For people who tend to have one eye on the future, geeks also indulge in their fair share of nostalgia.
Ask one of a certain age (ask me, indeed) about the changing nature of computing, and it won’t be long before they’re reminiscing about the look, feel, sense and weight of a beloved old BBC Micro Model B, Sinclair ZX81, Macintosh 128K, - or perhaps how they used to creep into the smoky semi-darkness of a local arcade to feed small change into Donkey Kong and Galaga.
Despite the rise of the internet and the amount of time we invest in seemingly transient, digital worlds, we cannot help becoming emotionally attached to physical objects.
The fetishistic power of them looms as large as ever in our lives. What is shifting, however, is the ways in which this fetish plays out.
Once upon a time, books, LPs, battered posters and photograph albums were the physical expression of our lives, on display for all to see. Today, in a word of Kindles and iPads, affection flows down narrower channels - towards the tools that gift us entry to the online world. Just ask a teenager how they feel towards the sleek smartphone in their pocket, or the tablet peeking out of their tote bag.
Or, for a more extreme example, look to a recent auction in New York where one of only 200 Apple 1 computers ever created was sold for $374,500 – more than double its estimate. It’s one of only a handful of working models remaining in the world, but it’s unlikely that the buyer is interested in actually using it. Like a Ming vase or a first folio of Shakespeare’s complete works (yours for not less than $5m), it’s the aura of the object that matters, along with its unique place in history.
The era of home computing was only born once and, as it steadily recedes from us into history, the price for owning an iconic piece of it is only going to go up. If I had enough cash – and a serious amount would be required – I can imagine bidding for Apple 1s at auction. They remain, after all, a real bargain compared to Shakespeare; and I like to imagine that I’d use mine from time to time, as I do my beloved, battered BBC Micro.
There’s something important encoded in the idea of having an active relationship with our technological past. Unlike art or historical artifacts (which we’re happy simply to look at), interaction is crucial to our relationship with computers. The Apple 1 and its ilk were machines designed to be played and tinkered with, programmed, adjusted, used; and the opportunity to see such machines continue to be used is perhaps the most precious legacy computing collectors can bequeath – not least because of how far and how fast our physical relationship with machines has shifted in the last half-century.
Today, in an era of devices mass manufactured to the tune of many millions, objects’ auras don’t rest on rarity. Microsoft’s launch of its new Surface tablets may well go down as a major event in the history of computing, but I doubt we’ll be paying the equivalent of hundreds of thousands of dollars for first-generation Surface machines forty years from now.

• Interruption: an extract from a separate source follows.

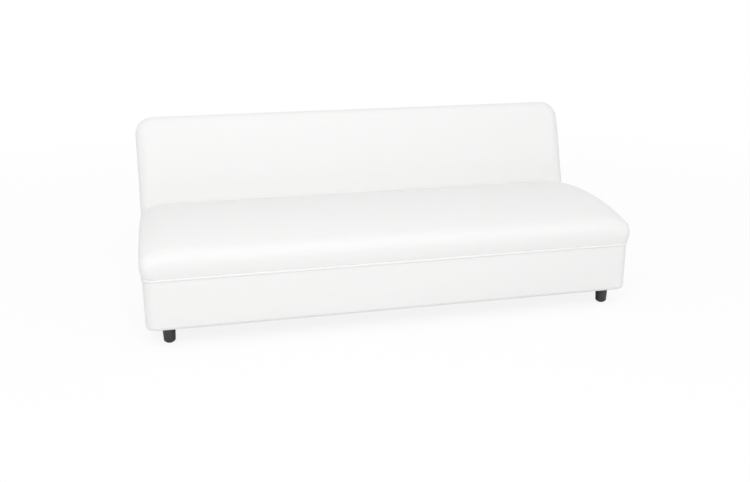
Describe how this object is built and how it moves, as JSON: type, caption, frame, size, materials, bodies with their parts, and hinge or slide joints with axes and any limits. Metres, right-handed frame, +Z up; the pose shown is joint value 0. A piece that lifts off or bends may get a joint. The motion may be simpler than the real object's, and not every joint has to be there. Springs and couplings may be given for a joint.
{
  "type": "armless sofa",
  "caption": "Armless upholstered sofa with a long crowned seat, a thin raked back, a piped seam over a plain base and short round feet.",
  "frame": {"origin": "on the floor, under the middle of the whole sofa's length and depth", "axes": "+X along the seat, to the right for someone facing the sofa; +Y from the seat's front towards the back; +Z up"},
  "size_m": [1.9, 0.8522, 0.7249],
  "materials": {
    "leatherette": "satin",
    "piping": "satin",
    "foam": "matte",
    "wadding": "matte",
    "webbing": "matte",
    "deck_cloth": "matte",
    "dust_cloth": "matte",
    "timber": "sawn",
    "hardboard": "matte",
    "steel": "zinc plated",
    "foot_plastic": "satin",
    "glide_plastic": "matte"
  },
  "bodies": {
    "root": {"back_cover": "leatherette", "back_deck_cloth": "deck_cloth", "back_foam": "foam", "back_lower_rail_left": "timber", "back_lower_rail_middle": "timber", "back_lower_rail_right": "timber", "back_post_end_left": "timber", "back_post_end_right": "timber", "back_post_inner_left": "timber", "back_post_inner_right": "timber", "back_top_rail": "timber", "back_wadding": "wadding", "back_webbing_long": "webbing", "back_webbing_upright": "webbing", "backboard": "hardboard", "base_cover": "leatherette", "base_end_rail_left": "timber", "base_end_rail_right": "timber", "base_front_rail": "timber", "base_padding": "wadding", "base_rear_rail": "timber", "corner_post_front_left": "timber", "corner_post_front_right": "timber", "corner_post_rear_left": "timber", "corner_post_rear_right": "timber", "cross_rail_left": "timber", "cross_rail_right": "timber", "dust_cover": "dust_cloth", "foot_block_front_left": "timber", "foot_block_front_right": "timber", "foot_block_rear_left": "timber", "foot_block_rear_right": "timber", "foot_front_left": "foot_plastic", "foot_front_right": "foot_plastic", "foot_glides": "glide_plastic", "foot_rear_left": "foot_plastic", "foot_rear_right": "foot_plastic", "foot_studs": "steel", "foot_tee_nuts": "steel", "frame_dowels": "timber", "post_bolts": "steel", "post_nuts": "steel", "post_washers": "steel", "rear_panel": "leatherette", "rear_wadding": "wadding", "seat_cover": "leatherette", "seat_deck_cloth": "deck_cloth", "seat_foam": "foam", "seat_piping": "piping", "seat_rear_rail": "timber", "seat_wadding": "wadding", "seat_webbing_cross": "webbing", "seat_webbing_long": "webbing"}
  },
  "joints": []
}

If you want an investment tip, then, here it is: it’s all about the owner. There will never be another Apple 1. Come the 22nd-century, however, Bill Gates’s very own mass-manufactured office desktop computer may be pipping Apple 1s at the auction house – while Steve Jobs’s personal first-edition iPod (if such an object exists) could become literally priceless.
While celebrity ownership offers a new kind of aura to mass-manufactured devices, however, it’s likely to remain less interesting to most of us that the purely personal: those devices that each of us have lived with, gathering dust in a draw, still bearing the knocks and thumb-smudges of involvement in almost every aspect of modern living.
Perhaps this is why I, at least, feel the urge to hold onto my old computers. Because, increasingly, the histories of our lives are also the histories of our machines: the experiences we have had with and through them. If we want someone in 2050 to understand the texture our lives, we need to be able to ensure their access to our devices: from apps running on original iPhones to Nintendo games consoles, Android tablets, mass-market desktops, and even those brick-like phones many of us first made a mobile call through. Without the hardware, you have only half the story.
Only a few of today’s digital devices will ever become collectors’ items; and most of those are likely to end up locked away from the world, alongside art, antiques and first editions. It’s the rest, though, that really matters. In a digital age, these are the building blocks of our individual histories – and hanging onto them may become one of the most important ways we tell the story of our selves.